Like I said, I don't dislike linux. I've never really disliked an OS until windows 10, but I just don't bother with technology that isn't designed for user experience anymore.

Like my first smartphone was an android, I don't think I'll ever own an android phone again. :p


I honestly don't believe that developers hate Apple/Facebook.


If developers hate Apple then why do they buy macs?


Why would you ask such a weird question? Is Apple an all-encompassing, lifetime sect? all or nothing? I like developing on my MacBook but I hope to God I will never have to write a line of code for the walled garden iOS, though I may not even get a choice at some point. Sometimes Apple makes very nice and useful things, sometimes some things they make are really shitty, other large parts of what they do I hate very much, like their monopolistic control freak tendencies.


I’m seeing less and less developers buy Macs...


In favor of linux? Chrome books?


Windows.

One reason the world is so screwed up in 2018 is that people think they have to get everything for free.

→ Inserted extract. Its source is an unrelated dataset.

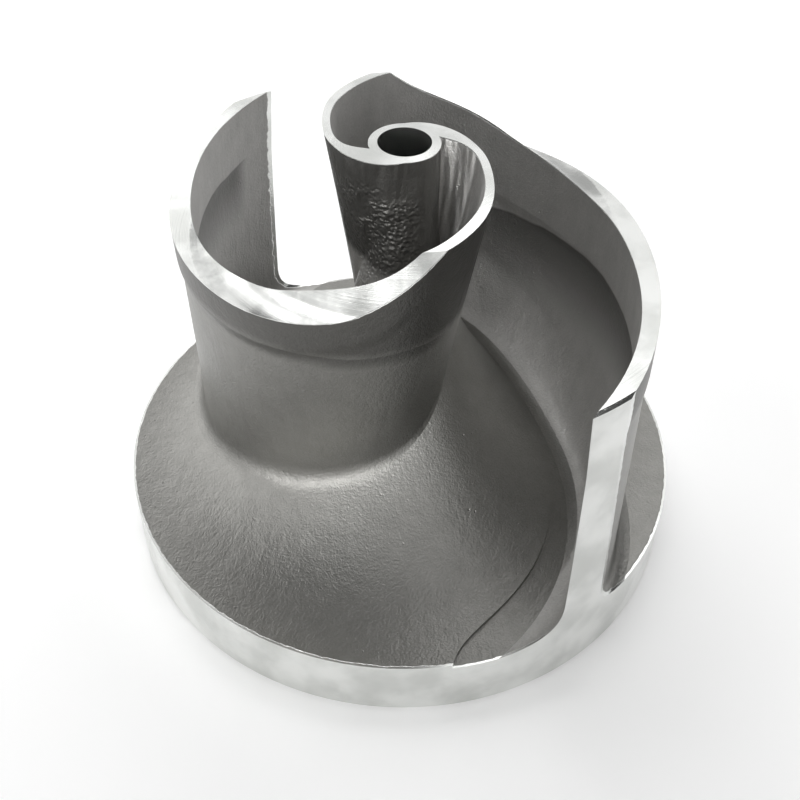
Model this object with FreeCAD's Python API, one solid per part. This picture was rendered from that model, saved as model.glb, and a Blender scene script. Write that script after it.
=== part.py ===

Thus "your smartphone" is really an extension of other people's brands. It's not a tool to control your environment but a way sinister forces in the environment control you.

I like Linux for certain things but since you don't pay for it you influenced by the priorities of those who do pay: IBM, Google, the corporate customers of Red Hat.

Since you do pay for Windows and you do have a choice, Microsoft is working for you and there is an incentive to make the OS better.


Developers are moving away from Apple hardware, that is quite visible. The operating system is a much better question, that is hard to answer - given the fact that linux runs on anything, Window runs on a lot of things, and Hackintosh exists.


Only those using Macs as pretty UNIX.

There are other kinds of developers.


I can't imagine hating Facebook as a developer. Just because some people hand over their personal information to them? I'll gladly overlook that when they gave me things like React, React Native. GraphQL, Jest, Flow.


You can't imagine that some people find a few fad frameworks not appealing enough to overlook hijacking the world's social relationships?